生徒達がドローンに初めて触れたのは昨年12月だ。田村市が、ドローン研究に力を入れる慶大と連携協定を結んだことを機に、協定に基づく活動の一環として市内の県立高校でドローン特別講座を開くことになった。
ドローンについて機体の性能、特徴、安全確保の方法、応用範囲の広さなどを学び、ホバリング(空中制止)、人物の動きに帯同するサイド・バイ・サイド、被写体をとらえながら周りをぐるっと囲むノーズ・イン・サークルなどの操縦、操作を体育館や校庭で身に付けた。学校で撮影した映像を編集し、コンテストに応募したり、社会課題のドローンでの解決法を市民の前で発表したりした。
特別講座には慶大SFC研究所・ドローン社会共創コンソーシアムの南政樹事務局長が毎回欠かさず訪れ、独自に開発したプログラムを持ち寄った。回によっては福島ドローンスクールの小林康宏代表、糺の森(東京)のオペレーター、土方愛玲奈さん、映像クリエイターの本白水智也さんほか専門家も訪れ生徒を応援し励ました。地元出身者が創業した測量会社は100万円分の機材を寄贈した。
生徒は回を重ねるにつれてうまくなった。ドローンへの理解と愛着も深まった。「将来はドローンを使う仕事に就きたい」「体験会を開きたい」という生徒も出てきた。

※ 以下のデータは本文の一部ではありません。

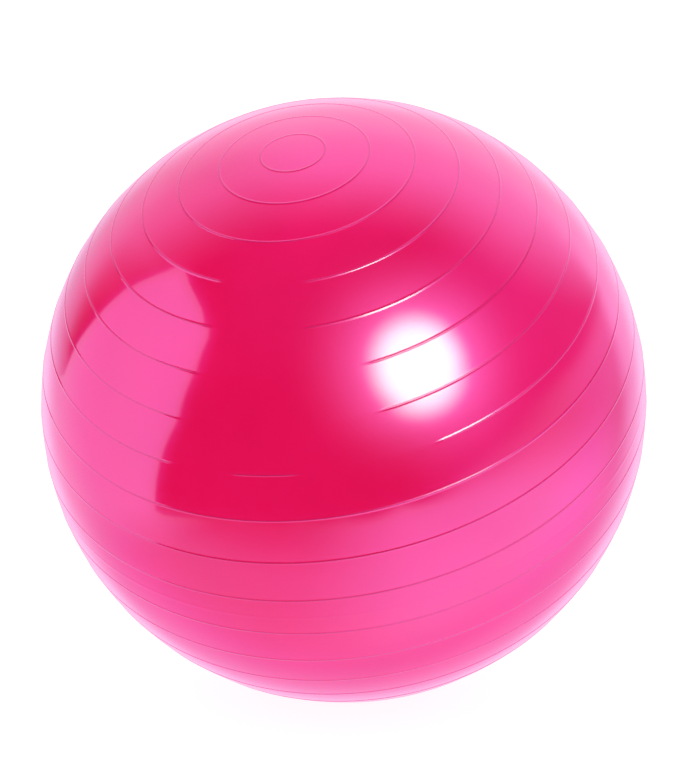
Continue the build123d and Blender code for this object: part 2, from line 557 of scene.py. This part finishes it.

8月、練習実績をふまえて国土交通省に飛行許可を申請した。9月上旬に、生徒14人の名前が記された承諾書が届いた。ドローンの飛行について、国のお墨付きをもらった。
◆学校に撮影依頼も
9月9日、田村市初の野外音楽フェスが総合運動公園で開かれた。会場の様子を空撮し、来場者向けの体験会も催すことになった。「ドローンチーム」と名の入ったビブスは、この時に初めて着用した。会場では多くの関係者から声をかけられた。伊豆幸男校長は「多方面から撮影依頼が寄せられています」と話す。
田村市の特徴を尋ねられると「うちには何もないよ」と答える市民が多いという話を聞く。そろそろその言葉は人々の口にのぼらなくなる。フェス、防災訓練で活躍した船引高校のドローンチームは、今や田村市の「特徴」となり、彼らの撮影した映像が市の「特徴」を発掘、再発見していくからだ。